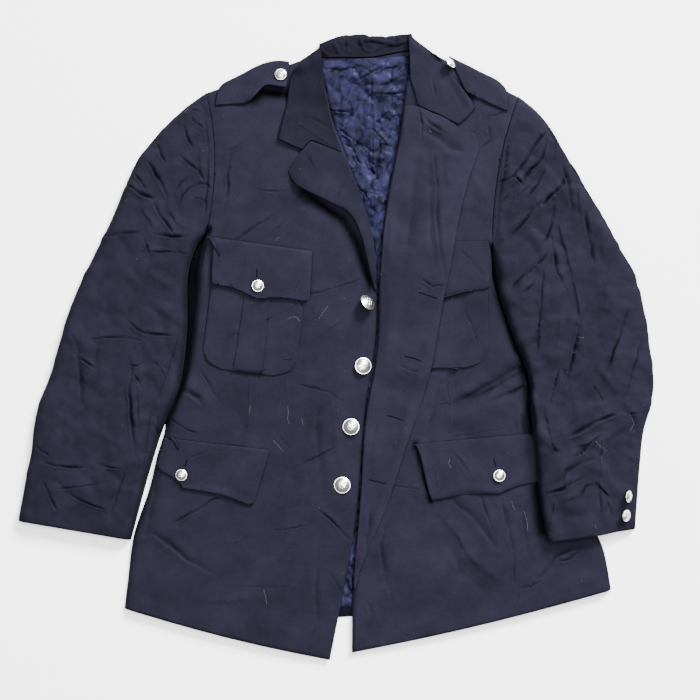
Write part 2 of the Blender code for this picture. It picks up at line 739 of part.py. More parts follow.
def make_sleeves():
    across = np.array(ARM_STEPS)
    down = even(20)
    outer, inner = sleeve_right_lines(down)
    grid = ruled(outer, inner, across)
    grid = seam_at_armhole(grid, armhole_line(ARMHOLE_RIGHT, across, -SEAM), down)
    shell = [[(x, y, sleeve_right_top(x, y, along)) for x, y in row] for row, along in zip(grid, down)]
    sheet("topsleeve_right", shell, WOOL, NAVY)
    down = even(12)
    outer, inner = sleeve_right_lines(down)
    grid = seam_at_armhole(ruled(outer, inner, even(6)), armhole_line(ARMHOLE_RIGHT, even(6), -SEAM), down)
    sheet("undersleeve_right", raised(grid, lambda x, y: WOOL), WOOL, NAVY)

    down = even(20)
    inner, outer = sleeve_left_lines(down)
    grid = ruled(inner, outer, across)
    grid = seam_at_armhole(grid, armhole_line(ARMHOLE_LEFT, across, SEAM)[::-1], down)
    shell = [[(x, y, sleeve_left_top(x, y, along)) for x, y in row] for row, along in zip(grid, down)]
    sheet("topsleeve_left", shell, WOOL, NAVY)
    grid = ruled(inner, outer, even(8))
    grid = seam_at_armhole(grid, armhole_line(ARMHOLE_LEFT, even(8), SEAM)[::-1], down)
    sheet("undersleeve_left", raised(grid, sleeve_left_under), WOOL, NAVY)


def seam_at_armhole(grid, seam, down):
    """Bend the first rings of a sleeve to its armhole seam."""
    bend = seam - np.array(grid[0])
    return [[point + shift * (1.0 - ease(v / SLEEVE_SEAM_REACH)) for point, shift in zip(row, bend)]
            for row, v in zip(grid, down)]


def bend_to_gorge(grid, gorge):
    """Bend the rows nearest a gorge seam, which come first in the grid, to that seam."""
    bend = np.array(gorge, float) - np.array(grid[0])
    return [[tuple(np.array(point) + shift * max(0.0, 1.0 - i / GORGE_REACH))
             for point, shift in zip(row, bend)]
            for i, row in enumerate(grid)]


def make_collar():
    """Two leaves on the fronts and the back of the stand, whose fall lies under the back."""
    down = even(9)

    def right_rest(x, y):
        tuck = roll(distance([COLLAR_FOLD_RIGHT], x, y), COLLAR_FOLD_WIDTH)
        return front_rest(x, y) + crown(EDGE_RIGHT, x, y) * tuck

    def left_rest(x, y):
        tuck = roll(distance([COLLAR_FOLD_LEFT], x, y), COLLAR_FOLD_WIDTH)
        return front_rest(x, y) + crown(EDGE_LEFT, x, y) * tuck

    for name, table, steps, gorge, rest, below in (
            ("collar_right", COLLAR_RIGHT, GORGE_STEPS_RIGHT, GORGE_COLLAR_RIGHT, right_rest, "front_right"),
            ("collar_left", COLLAR_LEFT, GORGE_STEPS_LEFT, GORGE_COLLAR_LEFT, left_rest, "front_left")):
        grid = ruled(left_line(table, down), right_line(table, down), np.array(steps))
        grid = bend_to_gorge(grid[::-1], gorge)[::-1]
        sheet(name, settle(laid(grid, rest, STACK + DOUBLED), [below], DOUBLED), DOUBLED, NAVY_LIGHT)

    steps = even(10)
    seam = curve(COLLAR_SEAM, steps)
    crease = curve(COLLAR_CREASE, steps)
    profile = []
    for (seam_x, seam_y), (x, crease_y) in zip(seam, crease):
        section = [
            (seam_y, COLLAR_FOOT),
            (seam_y + COLLAR_FOOT_DEPTH, COLLAR_FOOT + COLLAR_FOOT_RISE),
            (0.5 * (seam_y + crease_y) + COLLAR_HIGHEST, COLLAR_TOP),
            (crease_y - COLLAR_TURN, COLLAR_TOP),
            (crease_y - COLLAR_ROUND, COLLAR_TOP - COLLAR_ROUND_DROP),
            (crease_y, 0.5 * COLLAR_TOP),
            (crease_y - COLLAR_ROUND, COLLAR_ROUND_DROP),
            (crease_y - COLLAR_TURN, 0.0),
            (0.5 * (COLLAR_FALL_END + crease_y), 0.0),
            (COLLAR_FALL_END, 0.0)]
        profile.append([(x, y, z) for y, z in section])
    grid = [list(row) for row in zip(*profile)]
    grid.reverse()
    sheet("collar_back", grid, WOOL, NAVY_LIGHT)


def make_lapel_and_facing():
    down = even(14)
    grid = ruled(left_line(LAPEL_RIGHT, down), right_line(LAPEL_RIGHT, down), even(6))
    grid = bend_to_gorge(grid, GORGE_LAPEL_RIGHT)
    grid = settle(laid(grid, front_right_top, STACK + DOUBLED), ["front_right"], DOUBLED)
    sheet("lapel_right", grid, DOUBLED, NAVY_LIGHT)

    def over_pocket(x, y):
        return front_left_top(x, y) + (WOOL + DOUBLED + COVER_STACKS * STACK) * pocket_cover(x, y)

    down = even(26)
    grid = ruled(left_line(FACING_LEFT, down), right_line(FACING_LEFT, down), even(6))
    grid = bend_to_gorge(grid, GORGE_FACING_LEFT)
    below = ["front_left", "pocket_breast_left", "flap_breast_left"]
    sheet("facing_left", settle(laid(grid, over_pocket, STACK + WOOL), below, WOOL), WOOL, NAVY_LIGHT)


def pocket_cover(x, y):
    """1 over the left breast pocket, falling away around it."""
    pocket = POCKET_LEFT
    left = ease((x - pocket.x + COVER_SIDE + COVER_REACH) / COVER_REACH)
    right = ease((pocket.x + pocket.width + COVER_SIDE + COVER_REACH - x) / COVER_REACH)
    upper = ease((pocket.y + COVER_ABOVE + COVER_REACH - y) / COVER_REACH)
    lower = ease((y - pocket.y + pocket.depth + COVER_BELOW + COVER_REACH) / COVER_REACH)
    return left * right * upper * lower


def on_pocket(pocket, across, down):
    """Place of a point given by its distances along a pocket's top edge and down from it."""
    tilt = math.radians(pocket.tilt)
    x = pocket.x + across * math.cos(tilt) + down * (math.sin(tilt) + pocket.skew)
    y = pocket.y + across * math.sin(tilt) - down * math.cos(tilt)
    return x, y


def make_pocket(name, pocket, surface, below):
    """Patch pocket with rounded lower corners and a box pleat down its middle."""
    half = pocket.width / 2
    edge = PLEAT_WIDTH / 2
    pleat = (-edge - PLEAT_FOLD, -edge + PLEAT_FOLD, edge - PLEAT_FOLD, edge + PLEAT_FOLD)
    grid = []
    for depth in (*POCKET_DEPTHS, pocket.depth):
        past = max(0.0, depth - (pocket.depth - POCKET_CORNER)) / POCKET_CORNER
        reach = half - POCKET_CORNER * (1.0 - math.sqrt(max(0.0, 1.0 - past * past)))
        folds = iter(pleat)
        row = []
        for line in POCKET_LINES:
            across = next(folds) if line is None else line * reach
            x, y = on_pocket(pocket, half + across, depth)
            up = PLEAT_RISE * (abs(across) < edge)
            row.append(lift_off(surface, x, y, STACK + WOOL + up))
        grid.append(row)
    return sheet(name, settle(grid, below, WOOL), WOOL, NAVY)


def flap_depth(flap, line):
    """Depth of a flap at a fraction of its width: hollow curves from each corner to its point."""
    if line < flap.tip_at:
        share, corner = line / flap.tip_at, flap.left_depth
    else:
        share, corner = (1.0 - line) / (1.0 - flap.tip_at), flap.right_depth
    rounding = FLAP_CORNER * max(0.0, 1.0 - min(line, 1.0 - line) * flap.width / FLAP_CORNER) ** 2
    return corner + (flap.tip_depth - corner) * share - FLAP_HOLLOW * math.sin(math.pi * share) - rounding


def make_flap(name, flap, surface, rise, below):
    """Pocket flap with a point over its button."""
    lines = [flap.tip_at * step for step in FLAP_SIDE_STEPS] + [flap.tip_at]
    lines += [1.0 - (1.0 - flap.tip_at) * step for step in reversed(FLAP_SIDE_STEPS)]
    grid = []
    for down in FLAP_DOWN_STEPS:
        row = []
        for line in lines:
            x, y = on_pocket(flap, line * flap.width, flap_depth(flap, line) * down)
            row.append(lift_off(surface, x, y, rise))
        grid.append(row)
    return sheet(name, settle(grid, below, DOUBLED), DOUBLED, NAVY_LIGHT)


def make_pockets():
    patch_rise = STACK + WOOL
    flap_rise = patch_rise + PLEAT_RISE + STACK + DOUBLED
    right, left = ["front_right"], ["front_left"]
    make_pocket("pocket_breast_right", POCKET_RIGHT, front_right_top, right)
    make_pocket("pocket_breast_left", POCKET_LEFT, front_left_top, left)
    pocket_right, pocket_left = right + ["pocket_breast_right"], left + ["pocket_breast_left"]
    make_flap("flap_breast_right", BREAST_FLAP_RIGHT, front_right_top, flap_rise, pocket_right)
    make_flap("flap_breast_left", BREAST_FLAP_LEFT, front_left_top, flap_rise, pocket_left)
    make_flap("flap_waist_right", WAIST_FLAP_RIGHT, front_right_top, STACK + DOUBLED, right)
    make_flap("flap_waist_left", WAIST_FLAP_LEFT, front_left_top, STACK + DOUBLED, left)


def make_straps():
    """Shoulder straps, sewn in at the sleeve and buttoned near the collar."""
    down = even(10)
    across = np.array(STRAP_STEPS)
    for name, table, edge, below in (
            ("strap_right", STRAP_RIGHT, EDGE_RIGHT, "front_right"),
            ("strap_left", STRAP_LEFT, EDGE_LEFT, "front_left")):
        shoulder = right_line(table, FINE)

        def strap_rest(x, y):
            return front_rest(x, y) + crown(edge, x, y) * roll(STRAP_EDGE + distance([shoulder], x, y))

        grid = ruled(left_line(table, down), right_line(table, down), across)
        grid = settle(laid(grid, strap_rest, STRAP_LIFT + DOUBLED), [below], DOUBLED)
        sheet(name, grid, DOUBLED, NAVY_LIGHT)


def make_button(name, button, surface, below):
    """Domed metal button: a turned profile, tilted and set down on the cloth."""
    radius = 0.5 * button.diameter
    dome = BUTTON_DOME * button.diameter
    profile = [(0.0, dome + BUTTON_RIM)]
    for row in range(1, BUTTON_ROWS):
        angle = 0.5 * math.pi * (1.0 - row / BUTTON_ROWS)
        profile.append((BUTTON_DOME_RADIUS * radius * math.cos(angle), BUTTON_RIM + dome * math.sin(angle)))
    profile += [(ring.radius * radius, ring.height) for ring in BUTTON_EDGE]
    mesh = bpy.data.meshes.new(name)
    points = [(r * MM, 0.0, z * MM) for r, z in profile]
    mesh.from_pydata(points, [(i, i + 1) for i in range(len(points) - 1)], [])
    piece = bpy.data.objects.new(name, mesh)
    jacket.objects.link(piece)
    mesh.materials.append(cloth_material(name, NICKEL, 0.35, 1.0))
    turn = piece.modifiers.new("turned", "SCREW")
    turn.axis = "Z"
    turn.steps = 16
    turn.render_steps = 16
    turn.use_merge_vertices = True
    turn.merge_threshold = 0.00001
    turn.use_smooth_shade = True
    piece.rotation_euler = (math.radians(button.lean_x), math.radians(button.lean_y), 0.0)
    seat = surface(button.x, button.y)
    lean = piece.rotation_euler.to_matrix()
    trees = trees_of(below)
    lifts = []
    for ring in BUTTON_EDGE:
        for step in range(BUTTON_SEAT_PLACES):
            turned = 2 * math.pi * step / BUTTON_SEAT_PLACES
            out = ring.radius * radius
            spot = lean @ Vector((out * math.cos(turned), out * math.sin(turned), ring.height))
            cloth = top_below(trees, button.x + spot.x, button.y + spot.y)
            if cloth is not None:
                lifts.append(cloth + CLEAR - seat - spot.z)
    piece.location = placed((button.x, button.y, seat + max(lifts)))
    return piece


def make_buttons():
    for number, button in enumerate(FRONT_BUTTONS, 1):
        make_button(f"button_front_{number}", button, front_right_top, ["front_right"])
    for name, button, below in FLAP_BUTTONS + STRAP_BUTTONS:
        surface = front_right_top if button.x < 0 else front_left_top
        make_button(name, button, surface, [below, "collar_left"])
    for number, button in enumerate(CUFF_BUTTONS, 1):
        make_button(f"button_cuff_left_{number}", button, cuff_left_top, ["topsleeve_left"])


def cuff_left_top(x, y):
    return sleeve_left_top(x, y, CUFF_BUTTONS_AT)


for thing in list(bpy.data.objects):
    bpy.data.objects.remove(thing, do_unlink=True)
jacket = new_collection(PART_NAME)
make_back()
make_lining()
make_fronts()
make_sleeves()
make_collar()
make_pockets()
make_lapel_and_facing()
make_straps()
make_buttons()
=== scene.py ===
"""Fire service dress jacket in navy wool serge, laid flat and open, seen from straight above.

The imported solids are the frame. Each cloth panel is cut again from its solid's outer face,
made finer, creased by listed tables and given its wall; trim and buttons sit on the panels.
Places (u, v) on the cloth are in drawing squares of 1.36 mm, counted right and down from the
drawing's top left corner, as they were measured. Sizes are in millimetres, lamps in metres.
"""

import math
from collections import namedtuple

import bmesh
import bpy
import numpy as np
from mathutils import Matrix, Vector, noise
from mathutils.bvhtree import BVHTree


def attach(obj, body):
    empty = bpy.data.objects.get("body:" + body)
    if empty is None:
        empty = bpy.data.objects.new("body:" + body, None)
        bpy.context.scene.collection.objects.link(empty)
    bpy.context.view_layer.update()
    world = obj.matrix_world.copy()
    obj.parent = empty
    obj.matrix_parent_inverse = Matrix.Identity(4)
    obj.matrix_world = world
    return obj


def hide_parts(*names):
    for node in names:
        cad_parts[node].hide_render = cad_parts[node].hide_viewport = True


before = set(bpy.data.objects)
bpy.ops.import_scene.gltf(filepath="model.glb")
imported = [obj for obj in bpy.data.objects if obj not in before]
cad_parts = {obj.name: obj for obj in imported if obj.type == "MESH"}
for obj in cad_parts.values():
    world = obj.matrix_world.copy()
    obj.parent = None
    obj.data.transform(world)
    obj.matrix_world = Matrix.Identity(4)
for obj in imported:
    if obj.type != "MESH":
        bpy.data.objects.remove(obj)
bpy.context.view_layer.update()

MM = 0.001
SQUARE = 1.36
MIDDLE_U, MIDDLE_V = 336.13, 346.74


def over(u, v):
    """A place in the drawing, as millimetres right of and above the jacket's middle."""
    return (np.asarray(u, float) - MIDDLE_U) * SQUARE, (MIDDLE_V - np.asarray(v, float)) * SQUARE


# Camera, floor and light.

CAMERA_HEIGHT = 2500
VIEW_WIDTH = 952
VIEW_CENTRE = (18.9, -4.4)
SENSOR = 36
Lamp = namedtuple("Lamp", "name place size power")
LAMPS = (
    Lamp("sky", (0.1, 0.1, 3.3), 3.0, 330),
    Lamp("window", (2.8, 4.7, 3.4), 2.0, 2200),
)
ROOM_LIGHT = 0.3
FLOOR_HALF = 4.0


def put_in_scene(name, data):
    """A new object in the scene, at the origin."""
    made = bpy.data.objects.new(name, data)
    bpy.context.scene.collection.objects.link(made)
    return made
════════
▶ EXERCISE DIRECTIONS:
Extract exactly the run of lines beginning at the line with "for thing in" and ending at the line with "MIDDLE_U, MIDDLE_V = 336.13, 346.74", including both ends and nothing beyond them.

▶ RESPONSE TO THIS TASK:
for thing in list(bpy.data.objects):
    bpy.data.objects.remove(thing, do_unlink=True)
jacket = new_collection(PART_NAME)
make_back()
make_lining()
make_fronts()
make_sleeves()
make_collar()
make_pockets()
make_lapel_and_facing()
make_straps()
make_buttons()
=== scene.py ===
"""Fire service dress jacket in navy wool serge, laid flat and open, seen from straight above.

The imported solids are the frame. Each cloth panel is cut again from its solid's outer face,
made finer, creased by listed tables and given its wall; trim and buttons sit on the panels.
Places (u, v) on the cloth are in drawing squares of 1.36 mm, counted right and down from the
drawing's top left corner, as they were measured. Sizes are in millimetres, lamps in metres.
"""

import math
from collections import namedtuple

import bmesh
import bpy
import numpy as np
from mathutils import Matrix, Vector, noise
from mathutils.bvhtree import BVHTree


def attach(obj, body):
    empty = bpy.data.objects.get("body:" + body)
    if empty is None:
        empty = bpy.data.objects.new("body:" + body, None)
        bpy.context.scene.collection.objects.link(empty)
    bpy.context.view_layer.update()
    world = obj.matrix_world.copy()
    obj.parent = empty
    obj.matrix_parent_inverse = Matrix.Identity(4)
    obj.matrix_world = world
    return obj


def hide_parts(*names):
    for node in names:
        cad_parts[node].hide_render = cad_parts[node].hide_viewport = True


before = set(bpy.data.objects)
bpy.ops.import_scene.gltf(filepath="model.glb")
imported = [obj for obj in bpy.data.objects if obj not in before]
cad_parts = {obj.name: obj for obj in imported if obj.type == "MESH"}
for obj in cad_parts.values():
    world = obj.matrix_world.copy()
    obj.parent = None
    obj.data.transform(world)
    obj.matrix_world = Matrix.Identity(4)
for obj in imported:
    if obj.type != "MESH":
        bpy.data.objects.remove(obj)
bpy.context.view_layer.update()

MM = 0.001
SQUARE = 1.36
MIDDLE_U, MIDDLE_V = 336.13, 346.74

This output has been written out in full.